Visioni

«I figli degli altri», smisurato desiderio di maternità

«I figli degli altri», smisurato desiderio di maternitàV. Efira e C. Ferreira-Gonçalves in «I figli degli altri»

Al cinema Il film autobiografico di Rebecca Zlotowski, presentato in concorso a Venezia, penalizza la protagonista Virginie Efira con un'idea stereotipata di femminilità

Pubblicato circa 2 anni faEdizione del 22 settembre 2022

Rachel, insegnante quarantenne solare e allegra col suo nuovo amore, Ali – un uomo separato che ha un figlia piccolina, Leila – ha scoperto all’improvviso l’ansia della maternità. Da cui è sopraffatta a tal punto da perdere la consapevolezza di sé, riversando le proprie angosce persino sulla figlioletta del compagno «colpevole» di volere accanto a sé la sua mamma «vera». Anche perché tutto intorno è un fiorire di famiglie e di nascite, persino la sorella più giovane di Rachel ha messo da parte le velleità di studi perché all’improvviso incinta – «Sarai una zia meravigliosa» sono le ferali parole per la nostra. E a peggiorare le cose c’è pure Ali che all’improvviso sembra incerto sulla loro relazione e sulla sua separazione… È sorprendente come Rebecca Zlotowski in questa sua «commedia sentimentale» (per dichiarazione della stessa regista) ingabbia e mortifica i suoi interpreti, a cominciare dalla protagonista, Virginie Efira – eroina superbamente indocile e provocatoria per Verhoeven in Benedetta – passando per Roschdy Zem (Ali) e Chiara Mastroianni – nel ruolo dell’ex-moglie addirittura resa grigia.

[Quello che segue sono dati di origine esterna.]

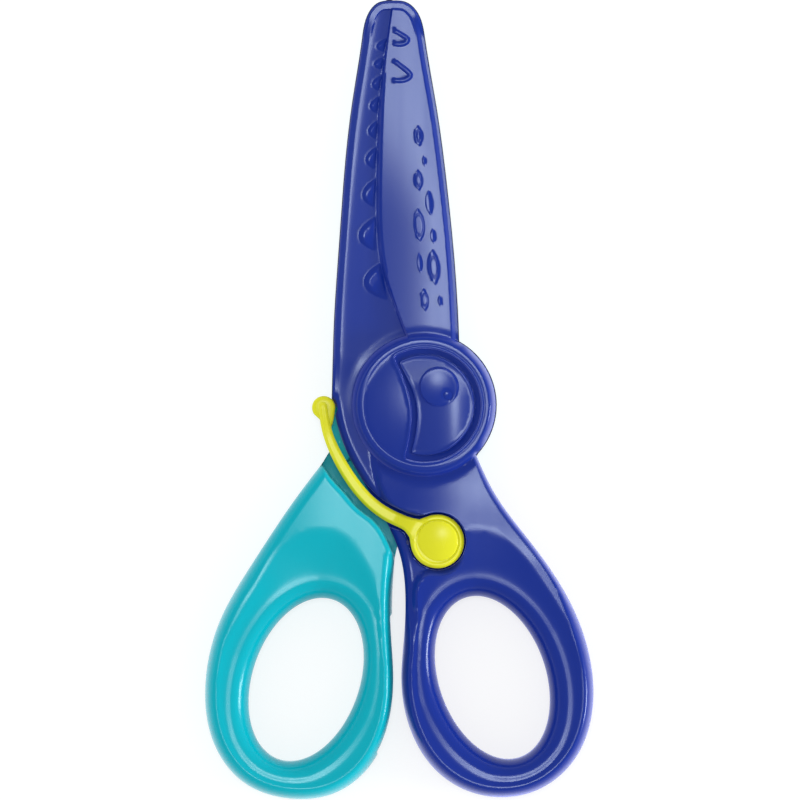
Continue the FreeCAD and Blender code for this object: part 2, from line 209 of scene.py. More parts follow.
# Teeth from the boss to the tip: height of the middle, half height and reach to the left.
TEETH = [
    (17.95, 3.5, 3.45), (25.35, 3.15, 2.85), (31.6, 2.6, 2.15), (36.9, 2.0, 1.75),
    (41.2, 1.7, 1.45), (45.0, 1.55, 1.4), (48.3, 1.4, 1.4), (51.3, 1.15, 1.5), (54.0, 1.25, 1.5),
]
TOOTH_AIM = (0.78, -0.62)
TOOTH_FALL = 0.13
# Raised scales: middle, full width and height, and the inner ring's width and height if any.
SCALES = [
    (-0.84, 40.45, 1.35, 3.26, 0.6, 1.5), (0.0, 36.7, 0.68, 1.75, 0, 0),
    (-0.86, 33.8, 1.35, 3.26, 0.75, 1.8), (0.78, 30.4, 1.25, 3.9, 0, 0),
    (-0.77, 27.07, 1.76, 5.25, 1.25, 3.15), (1.34, 25.4, 0.9, 2.4, 0, 0),
    (-0.66, 21.35, 0.9, 3.26, 0, 0), (1.47, 20.7, 1.8, 5.55, 1.05, 3.0),
    (0.06, 15.8, 1.25, 3.6, 0.86, 1.75), (2.38, 15.65, 0.75, 1.8, 0, 0),
]
SCALE_TILT = 5.0
# Nostrils: five points on each stroke's middle line, half its width, and other relief heights.
NOSTRILS = [
    [(-4.3, 56.2), (-3.0, 55.45), (-2.45, 54.85), (-2.9, 54.4), (-4.3, 54.3)],
    [(-4.25, 51.55), (-2.75, 50.4), (-2.05, 49.5), (-2.7, 48.95), (-4.3, 48.8)],
]
STROKE = 0.36
STROKE_HEIGHT = 0.26
SCALE_POWER = 2.2
SCALE_RISE = 0.14
RING_SCALE_RISE = 0.09
RING_GROOVE = 0.035

# How near to upright a rolled border ends at its edge, where 1 is upright.
ROLL_TURN = 0.95

# Finger grips: terrace around the hole, shelf above it, dish, and the rolled outside border.
TERRACE_SHARE = 0.62
TERRACE_MIN = 1.2
TERRACE_MAX = 2.8
TERRACE_ROLL = 3.2
SHELF = 0.65
DISH_DEPTH = 0.30
DISH_POWER = 1.35
NECK_ROLL = 2.7
LOOP_ROLL = 1.5
FRONT_BORDER = 1.5
REAR_BORDER = 1.6
NECK_BOW = 0.0117
NECK_BOW_END = 7
NECK_FALL = 0.16
PLATE_BORDER = 0.6
PLATE_ROLL = 0.9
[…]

Nulla sfugge infatti in I figli degli altri a quella rigida forma conservatrice ma pur sempre assai «bobos» che percorre nell’ossessione maternale/famigliare il racconto – con l’eccezione che vale l’intero film del magnifico cameo di Frederick Wiseman nel ruolo del ginecologo della protagonista, l’unico a dispensare la necessaria ironia.

MOLTO AMATA oltralpe dalla critica, Zlotowski (Une fille facile; Belle Épine) costruisce qui una figura femminile permeata dai più prevedibili stereotipi di una certa idea di «femminilità». Tutto possibile, per carità, salvo che la scrittura non lascia mai «respirare» l’intimità del personaggio rendendolo sequenza dopo sequenza quasi un teorema per dimostrare la propria visione del mondo, rispetto alla quale la dichiarata (dalla regista) autobiografia non trova mai una distanza – e anche un po’ di necessaria auto-ironia – per farne materia di narrazione.